His response was in two parts. The first part disheartened me, as he said that the software couldn’t tell what race or gender the authors were. He seemed to think that my complaint was that *I* didn’t get a woman of color as my response to the meme.
He also said that he thinks men and women are stylistically similar so he didn’t see the big deal.
However, he closed by saying that if I wanted to recommend him some authors to add, to please do so.
I’ve sent him a list. If you want to send him one, his email address is dmitry [at] codingrobots [dot] com.
intrepia compiled a list of authors in the meme as of yesterday afternoon. If Dmitry’s estimate that there were 40 authors included is accurate, this is a complete or near-complete list:
Douglas Adams
Isaac Asimov
Margaret Atwood
Jane Austen
L. Frank Baum
Ray Bradbury
Dan Brown
Raymond Chandler
Lewis Carroll
James Fenimore Cooper
Daniel Defoe
Charles Dickens
Arthur Conan Doyle
Ian Fleming
Harry Harrison
Ernest Hemingway
James Joyce
Stephen King
Rudyard Kipling
Jack London
H. P. Lovecraft
Vladimir Nabokov
George Orwell
Chuck Palahniuk
Edgar Allan Poe
Mario Puzo
J. K. Rowling
J. D. Salinger
William Shakespeare
Iain Sinclair
Robert Louis Stevenson
Bram Stoker
Jonathan Swift
J. R. R. Tolkien
Leo Tolstoy
Mark Twain
Kurt Vonnegut
H. G. Wells
Oscar Wilde
PG Wodehouse
That list contains 37 white men and three white women. There is not a lone single author of color anywhere on the list. If I’ve somehow mistaken someone’s racial background, I apologize, and please correct me.

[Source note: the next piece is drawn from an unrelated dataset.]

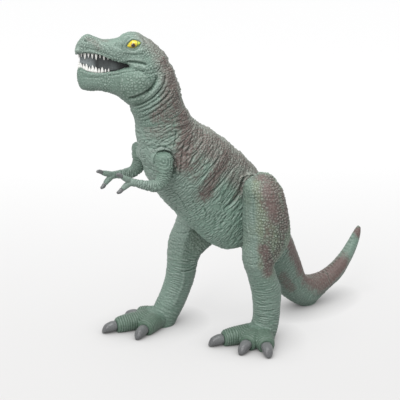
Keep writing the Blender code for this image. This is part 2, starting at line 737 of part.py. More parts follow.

In other news, this post has gotten me a +1 for the day and a -1 for the day.
In +1 news, Margaret Atwood retweeted my tweet!
Pix, because it happened:
That sort of makes me feel like I’ve entered a magical alternate reality!
But in bad news, I had to screen a comment on my blog because someone actually left hate speech! With words I don’t care to repeat in it and everything. I was somewhat shocked. Fortunately, that is what screening is for.
ETA:
The (once again prompt) reply I got from the creator of the meme is so frustrating that I’m no longer feeling that I owe his privacy any respect. Here you go:
Tea,
Thanks for your reply. I’ve added more writers into the database
recently. But I *absolutely* will not add people into the database due
to their race or gender. I will not search for lists of white, black,
Asian, Hispanic, or any other types of people that you _took care to
differentiate_. All people are equal to me, and equality means not
looking at skin color or different types of chromosomes.

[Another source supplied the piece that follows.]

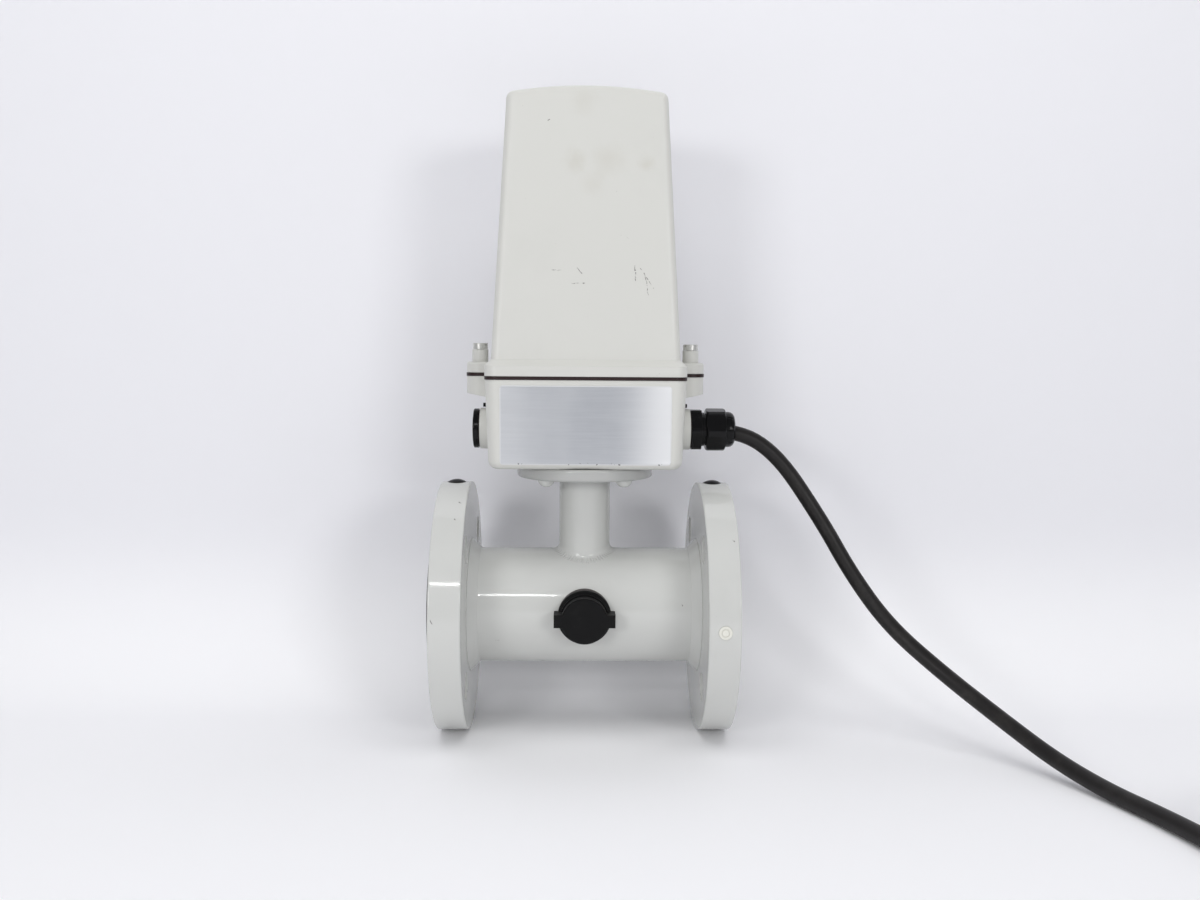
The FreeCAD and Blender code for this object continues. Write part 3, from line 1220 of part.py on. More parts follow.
def cord_coil():
    """The outer shape of the coil that the rest of the cord is wound into."""
    low, high = CORD_COIL_BASE, CORD_COIL_TOP
    cut = 0.3 * CORD_DIA
    inner, outer = CORD_COIL_INNER, CORD_COIL_OUTER
    profile = [
        V(inner + cut, 0, low), V(outer - cut, 0, low), V(outer, 0, low + cut), V(outer, 0, high - cut),
        V(outer - cut, 0, high), V(inner + cut, 0, high), V(inner, 0, high - cut), V(inner, 0, low + cut),
    ]
    body = turned(profile, Z)
    body.translate(V(*CORD_COIL_CENTRE, 0))
    return body


def cord():
    """The cord from its gland down to the floor and along it to the coil."""
    wire = cord_wire()
    first = wire.Edges[0]
    along = first.tangentAt(first.FirstParameter)
    circle = Part.Wire([Part.makeCircle(CORD_DIA / 2, V(*CORD_ROUTE[0]), along)])
    tube = wire.makePipeShell([circle], True, False)
    expected = math.pi * CORD_DIA**2 / 4 * wire.Length
    print("cord length", round(wire.Length, 1), "volume share", round(tube.Volume / expected, 4))
    return tube.cut(cord_coil())


def coil_tie():
    """The strap round one side of the coil."""
    inner, outer = CORD_COIL_INNER - COIL_TIE, CORD_COIL_OUTER + COIL_TIE
    strap = block(inner, outer, -TIE_WIDTH / 2, TIE_WIDTH / 2, FLOOR, CORD_COIL_TOP + COIL_TIE)
    strap.rotate(V(0, 0, 0), Z, TIE_ANGLE)
    strap.translate(V(*CORD_COIL_CENTRE, 0))
    return strap.cut(cord_coil())


def cord_cores():
    """The bared cores at the cord's far end, with their ferrules, inside the coil."""
    angle = math.radians(TAIL_ANGLE)
    along = V(-math.sin(angle), math.cos(angle), 0)
    inwards = V(-math.cos(angle), -math.sin(angle), 0)
    centre = V(*CORD_COIL_CENTRE, FLOOR + CORE_DIA / 2)
    cores = []
    for number in range(3):
        start = centre - inwards * (CORD_COIL_INNER - 1.0 - TAIL_CORE_PITCH * number) - along * TAIL_OVERLAP
        way = (along + inwards * (TAIL_CORE_LEAN + TAIL_CORE_FAN * number)).normalize()
        core = Part.makeCylinder(CORE_DIA / 2, TAIL_LENGTH, start, way)
        ferrule = Part.makeCylinder(FERRULE_DIA / 2, FERRULE_LENGTH, start + way * TAIL_LENGTH, way)
        cores.append(core.fuse(ferrule).removeSplitter())
    return Part.makeCompound([core.cut(cord_coil()) for core in cores])


# ---------------------------------------------------------------- parts
def parts():
    """Every node's name and shape."""
    return {
        "inlet_flange": flange(),
        "outlet_flange": outlet_flange(),
        "sensor_housing": sensor_housing(),
        "measuring_tube": measuring_tube(),
        "liner": liner(),
        "upper_coil": upper_coil(),
        "lower_coil": upper_coil().mirror(V(0, 0, 0), Z),
        "upper_pole_shoe": upper_pole_shoe(),
        "lower_pole_shoe": upper_pole_shoe().mirror(V(0, 0, 0), Z),
        "return_yoke": return_yoke(),
        "front_electrode": front_electrode(),
        "rear_electrode": behind(front_electrode()),
        "electrode_bushes": electrode_bushes(),
        "electrode_nuts": electrode_nuts(),
        "port_seals": port_seals(),
        "front_port_plug": front_port_plug(),
        "rear_port_plug": behind(front_port_plug()),
        "inlet_rim_plug": rim_plug(),
        "outlet_rim_plug": facing(rim_plug()),
        "outlet_side_plug": outlet_side_plug(),
        "neck_flange": neck_flange(),
        "neck_screws": neck_screws(),
        "neck_seal": neck_seal(),
        "sensor_cable": sensor_cable(),
        "terminal_box": terminal_box(),
        "side_pins": side_pins(),
        "box_gasket": box_gasket(),
        "cover": cover(),
        "window_seal": window_seal(),
        "window_glass": window_glass(),
        "window_frame": window_frame(),
        "window_screws": window_screws(),
        "left_cover_screw": cover_screw(-1),
        "right_cover_screw": cover_screw(1),
        "blanking_seal": entry_seal(-1),
        "blanking_plug": blanking_plug(),
        "gland_seal": entry_seal(1),
        "gland_body": gland_body(),
        "gland_insert": gland_insert(),
        "gland_nut": gland_nut(),
        "terminal_board": terminal_board(),
        "board_spacers": board_spacers(),
        "supply_terminals": terminals(1),
        "signal_terminals": terminals(-1),
        "supply_cores": supply_cores(),
        "module_chassis": module_chassis(),
        "module_screws": module_screws(),
        "power_board": power_board(),
        "signal_board": signal_board(),
        "display_module": display_module(),
        "display_pane": display_pane(),
        "cord": cord(),
        "cord_coil": cord_coil(),
        "coil_tie": coil_tie(),
        "cord_cores": cord_cores(),
    }


os.makedirs("parts", exist_ok=True)
for name, shape in parts().items():
    shape.exportStep(f"parts/{name}.step")
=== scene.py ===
"""The looks of an electromagnetic flow meter: its finishes, supply cord, rating plate, lamps and camera.

Metres, in the part's own frame: +X along the pipe from the inlet, +Z up, the near side towards -Y.
Places written in millimetres are multiplied by MM.
"""
import functools
import math

import bmesh
import bpy
from mathutils import Matrix, Vector


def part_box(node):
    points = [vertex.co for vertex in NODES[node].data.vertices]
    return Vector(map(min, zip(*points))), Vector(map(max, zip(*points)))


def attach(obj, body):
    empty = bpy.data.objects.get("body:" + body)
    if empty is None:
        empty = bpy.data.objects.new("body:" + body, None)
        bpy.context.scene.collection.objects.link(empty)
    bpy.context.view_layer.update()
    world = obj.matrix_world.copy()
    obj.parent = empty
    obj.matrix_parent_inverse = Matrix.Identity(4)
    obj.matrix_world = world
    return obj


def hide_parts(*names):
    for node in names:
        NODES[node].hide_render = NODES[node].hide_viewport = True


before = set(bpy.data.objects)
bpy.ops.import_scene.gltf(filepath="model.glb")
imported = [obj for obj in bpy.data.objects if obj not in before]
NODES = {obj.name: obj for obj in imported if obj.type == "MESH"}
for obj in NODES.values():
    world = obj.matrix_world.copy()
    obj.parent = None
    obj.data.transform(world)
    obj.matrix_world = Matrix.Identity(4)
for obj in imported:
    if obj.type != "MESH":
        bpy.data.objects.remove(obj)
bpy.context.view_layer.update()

MM = 0.001
MID_X = sum(corner[0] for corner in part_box("neck_flange")) / 2
FLOOR_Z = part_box("inlet_flange")[0][2]


# ---------------------------------------------------------------- camera
CAMERA_PLACE = (0.0944, -0.7648, 0.1658)
CAMERA_YAW, CAMERA_PITCH, CAMERA_ROLL = (math.radians(angle) for angle in (1.17, 4.6, 0.41))
SENSOR_WIDTH = 36.0
LENS = 34.43


def make_camera():
    """The near view, about level with the cover's foot and a little to the left of the middle."""
    data = bpy.data.cameras.new("camera")
    data.sensor_width = SENSOR_WIDTH
    data.lens = LENS
    camera = bpy.data.objects.new("camera", data)
    camera.location = CAMERA_PLACE
    aim = Matrix.Rotation(-CAMERA_YAW, 3, "Z") @ Matrix.Rotation(math.pi / 2 - CAMERA_PITCH, 3, "X")
    camera.rotation_euler = (aim @ Matrix.Rotation(CAMERA_ROLL, 3, "Z")).to_euler()
    bpy.context.scene.collection.objects.link(camera)
    bpy.context.scene.camera = camera


make_camera()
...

I think the question is closed.
–
Dmitry Chestnykh
I Write Like
I got my keys to my apartment, so next post will be empty!apartment pics!

Kudos to this man for his refusal of your ludicrous request. The point is to spotlight the most famous authors, not to compile a feelgood list of authors of all creeds and genders. Because truly, a writer should be without color. Being told your style is like Shakespeare is being told that your style is similar to that of a great and respected poet, not that your style is that of a white man.
If the point is to spotlight the most famous authors, why were none of the authors of color on the Project Gutenberg top downloads list that he used as the source for his meme included? If it was really the most famous authors, then all the top names on the list would have been added, and not just the ones who were white.
Yeah, Agatha Christie is not famous at all. With her selling four billion books, second to the bible. Alice Walker isn’t discussed at all in school readings, neither is Chinua Achebe.
Like most people who tout the value of color- and/or gender-blindness, your logic would seem to dictate that White men are simply more talented (otherwise why would they be so over-represented?). I’m sorry you can’t see the epic flaws in your “reasoning”, but in the real world, race and gender do factor into who gets recognized and who doesn’t — because of the persistent bigotry you’re ignoring.
Sorry, but Dmitry is absolutely right. The only way you can accuse him of being racist and sexist is if he had deliberately taken out authors that weren’t white males, but you can see in his email that this wasn’t the case: that factor rightly wasn’t taken into account during the selection process.
Why bring just gender and race into it? What about authors with disabilities? Author with different sexual orientation? Author writing in a different language?
Why not include authors of varied abilities? That’s terribly unfair to bad writers…
I’m sorry that most famous authors are mostly white male, I assume this is probably mostly for historical reasons, but there is a better way than imposing some arbitrary quota… All this has achieved is to make any woman or non-white author included from now look suspiciously like it wasn’t on merit, but only to appease the feminist harpies… Terribly unfair to them.
Racism and sexism are, by nature, not things that the people who practice them are aware they are practicing. They are not a judgment of the moral character of the person who practices them, but a judgment of the society in which those people who practice them were raised. There is something morally questionable about a society which creates a person who can look at a list of forty people and not notice that only three of them are female and that none of them are of any racial background but the dominant one.
When we create media that only recognizes the merits of the dominant group, we reinforce the idea that only the work of that dominant group has value, even if we are only unintentionally enforcing it. It is damaging to society to continue to permit that sort of blase and wholly unintentional deference to a racist and sexist society. The only people who see names of women and people of color and assume that they did not get somewhere on their own merit are people who do not share their experiences. The only people who see nothing wrong with even unintentional exclusion of representatives of a majority of the world’s population are the people who have been excluding that majority for time immemorial.